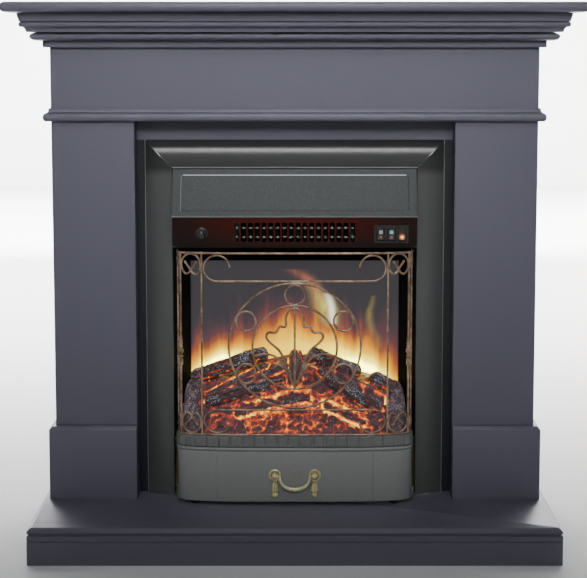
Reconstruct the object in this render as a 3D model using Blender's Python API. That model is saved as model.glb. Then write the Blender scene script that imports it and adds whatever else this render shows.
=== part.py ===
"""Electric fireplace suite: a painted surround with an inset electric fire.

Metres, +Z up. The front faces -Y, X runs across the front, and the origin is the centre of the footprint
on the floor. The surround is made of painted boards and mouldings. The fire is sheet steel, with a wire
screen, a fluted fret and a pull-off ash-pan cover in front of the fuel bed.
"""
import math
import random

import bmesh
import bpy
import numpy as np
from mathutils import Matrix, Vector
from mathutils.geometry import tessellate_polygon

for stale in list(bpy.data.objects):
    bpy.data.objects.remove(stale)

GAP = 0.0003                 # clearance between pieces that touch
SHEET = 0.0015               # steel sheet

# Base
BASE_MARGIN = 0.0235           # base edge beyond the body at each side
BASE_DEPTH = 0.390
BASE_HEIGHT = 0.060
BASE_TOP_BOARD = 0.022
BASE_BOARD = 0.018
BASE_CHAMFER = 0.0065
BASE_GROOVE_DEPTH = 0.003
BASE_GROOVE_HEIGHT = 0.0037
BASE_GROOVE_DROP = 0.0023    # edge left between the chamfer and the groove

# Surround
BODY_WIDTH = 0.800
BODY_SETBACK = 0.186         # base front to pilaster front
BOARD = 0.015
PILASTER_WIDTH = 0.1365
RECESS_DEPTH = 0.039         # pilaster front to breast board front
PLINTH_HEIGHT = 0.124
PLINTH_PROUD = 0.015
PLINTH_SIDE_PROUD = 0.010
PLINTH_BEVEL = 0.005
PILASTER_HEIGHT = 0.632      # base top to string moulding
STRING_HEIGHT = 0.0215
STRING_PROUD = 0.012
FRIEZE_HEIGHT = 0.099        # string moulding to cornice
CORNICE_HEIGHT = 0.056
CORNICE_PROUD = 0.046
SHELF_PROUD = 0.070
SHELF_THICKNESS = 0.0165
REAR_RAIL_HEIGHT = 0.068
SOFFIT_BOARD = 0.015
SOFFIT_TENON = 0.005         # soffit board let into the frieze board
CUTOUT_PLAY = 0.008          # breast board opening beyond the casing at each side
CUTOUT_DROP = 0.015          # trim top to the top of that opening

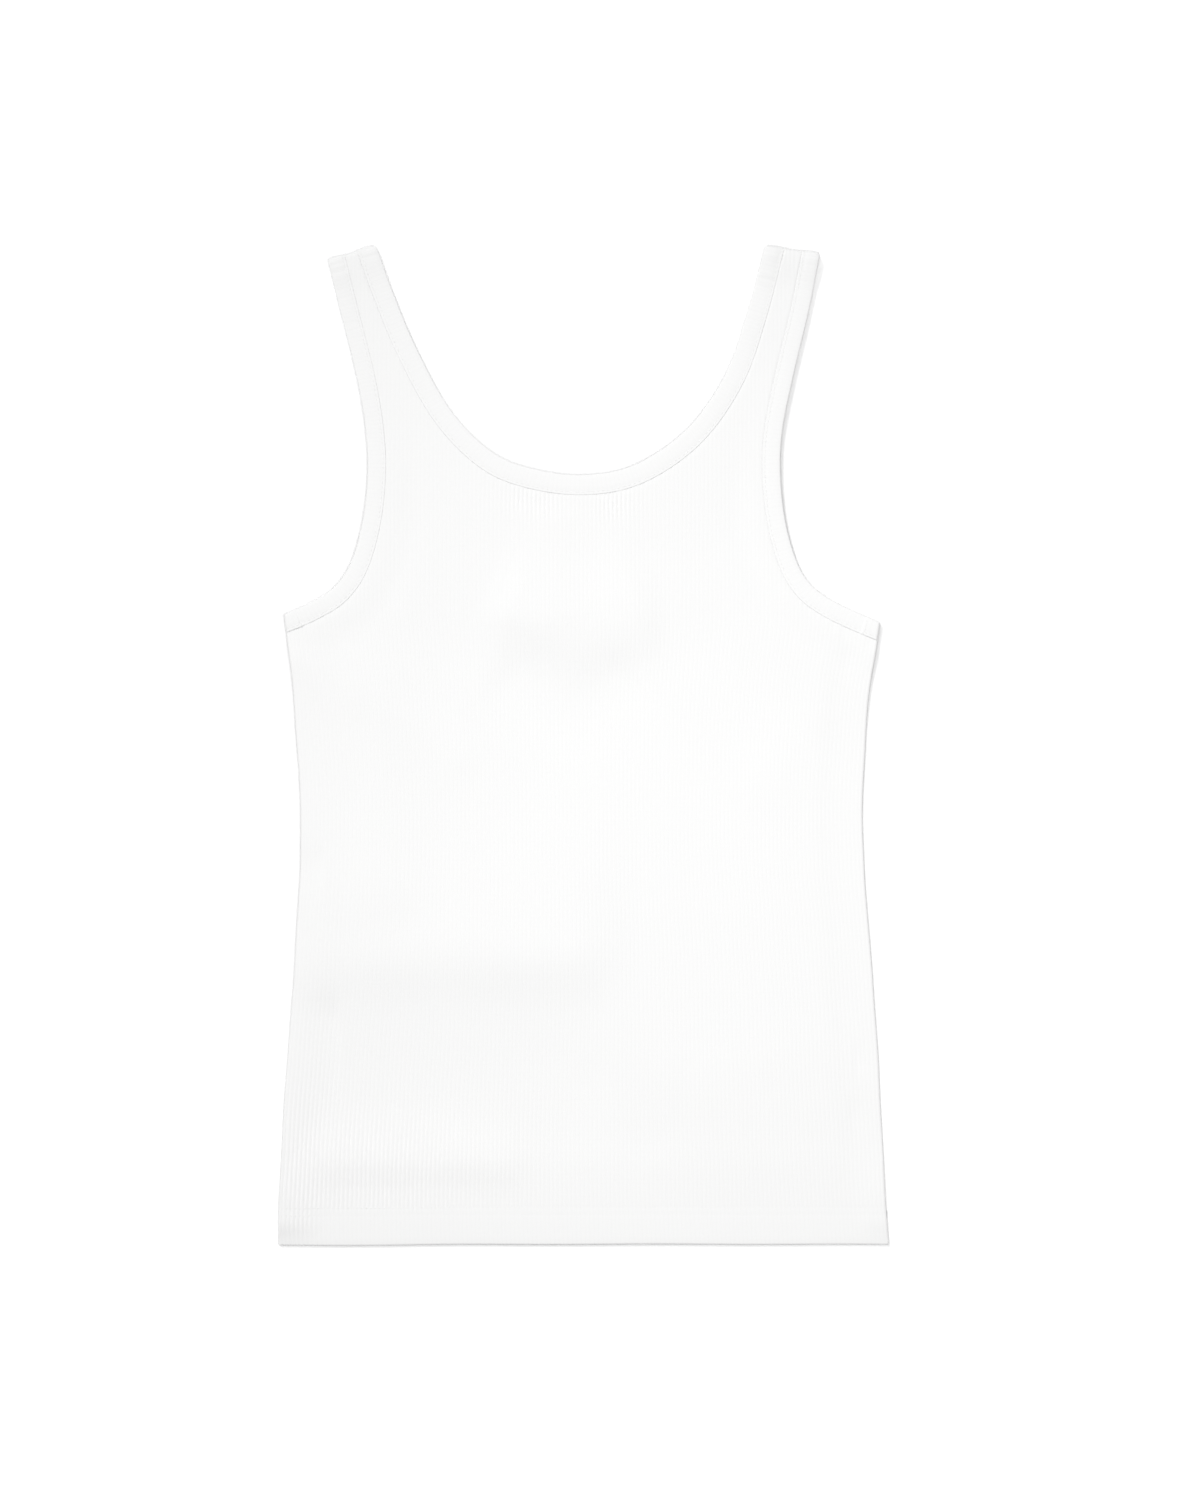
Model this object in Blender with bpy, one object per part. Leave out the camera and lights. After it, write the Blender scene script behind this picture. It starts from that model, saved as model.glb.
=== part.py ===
════════
▶ **Exercise aim**: From the first line of the records above to the line that contains "BASE_GROOVE_DROP = 0.0023", quote each line exactly.

▶ **Exercise solution**:
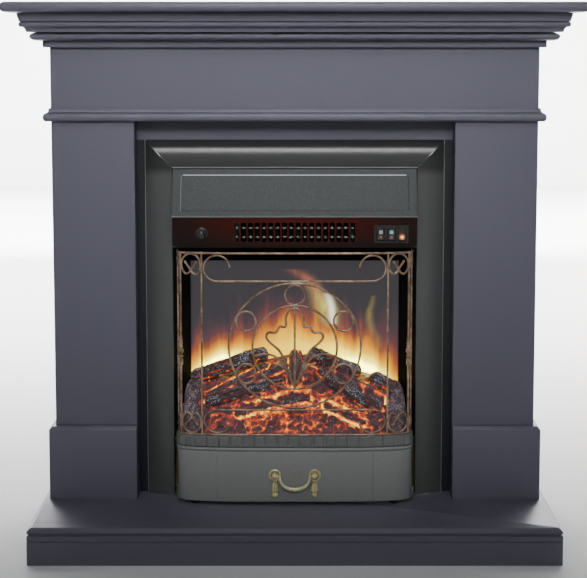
Reconstruct the object in this render as a 3D model using Blender's Python API. That model is saved as model.glb. Then write the Blender scene script that imports it and adds whatever else this render shows.
=== part.py ===
"""Electric fireplace suite: a painted surround with an inset electric fire.

Metres, +Z up. The front faces -Y, X runs across the front, and the origin is the centre of the footprint
on the floor. The surround is made of painted boards and mouldings. The fire is sheet steel, with a wire
screen, a fluted fret and a pull-off ash-pan cover in front of the fuel bed.
"""
import math
import random

import bmesh
import bpy
import numpy as np
from mathutils import Matrix, Vector
from mathutils.geometry import tessellate_polygon

for stale in list(bpy.data.objects):
    bpy.data.objects.remove(stale)

GAP = 0.0003                 # clearance between pieces that touch
SHEET = 0.0015               # steel sheet

# Base
BASE_MARGIN = 0.0235           # base edge beyond the body at each side
BASE_DEPTH = 0.390
BASE_HEIGHT = 0.060
BASE_TOP_BOARD = 0.022
BASE_BOARD = 0.018
BASE_CHAMFER = 0.0065
BASE_GROOVE_DEPTH = 0.003
BASE_GROOVE_HEIGHT = 0.0037
BASE_GROOVE_DROP = 0.0023    # edge left between the chamfer and the groove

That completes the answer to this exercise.